AOC Minervois sits on the western side of the Languedoc Roussillon. The top vineyards in the region all have elevation – some, like in the foothills of the Montagne Noire (where Hegarty Chamans is situated), have slightly cooler conditions than on the baking flat plains below.
Since taking on the vineyards in 2002, John and Philippa have wanted to curate a biodynamic safe-haven free from any chemical farming to support the thriving biodiversity. The fact that the vineyards are completely surrounded by forests and are on the slopes above the flat plains of more commercial high-yielding vineyards means they are protected from any chemical spray drift.

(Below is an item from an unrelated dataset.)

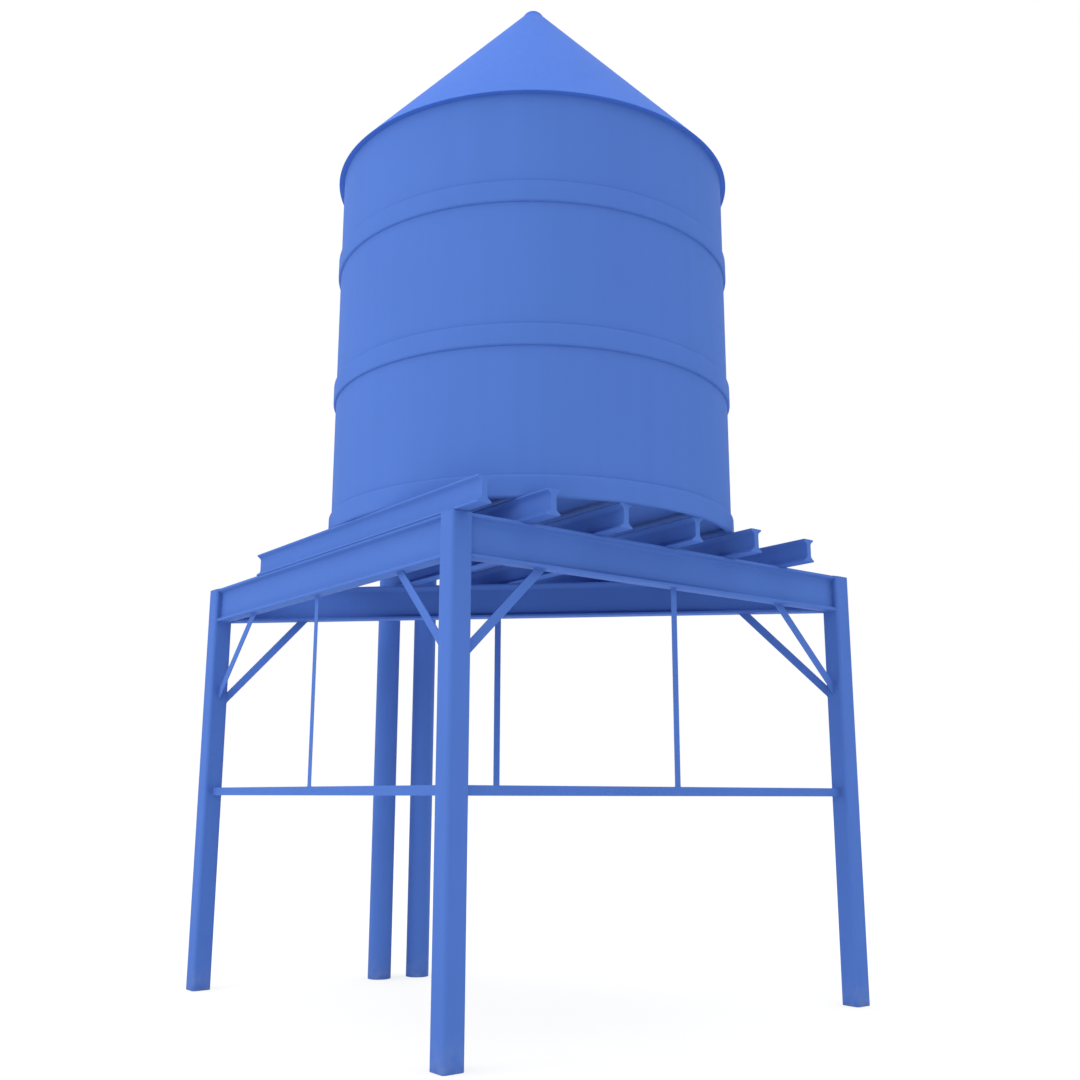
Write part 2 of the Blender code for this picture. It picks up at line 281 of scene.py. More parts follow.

Philippa and John experimented with yields and found cropping down to 25 hectolitres per hectare brought the quality they were looking for from the vineyard. As a comparison, Bordeaux typically crops at 40 hectolitres per hectare. The vineyards were certified organic in 2005 and became Demeter approved in 2010.
The four winds (Cers, Marin, Tramontane and L’autan) blow around the amphitheatre that the Chamans vineyard sits in and are a strong factor in shaping the wines' profile. Winds help dry moisture off the grapes helping to prevent disease and the surrounding woods create a natural windbreak for the vines.
Their property is situated within a nature reserve which has been protected since the early 2000s and means that the forests that help support the biodiversity of the vineyards cannot be felled and building development is severely restricted.
There are influences of the garrigue (scrubby bushes, fragrant wild thyme, juniper, lavender and fennel) which are rich in aromatic oils that leach into the limestone soils and these aromas can be found in these wines.
Animals are a fundamental element in the biodiversity at Hegarty Chamans. The estate raises a small flock of sheep which eliminates the weeds that grow between the vines and provides a natural fertiliser, supplemented by other organic manures. They also practice beekeeping, to preserve pollination. They also prepare their own composts which are energised using specific biodynamic preparations. After spreading on agricultural soils, they encourage microbiological life and the mineral and organic richness which are at the source of the expression of their terroir found in the wines.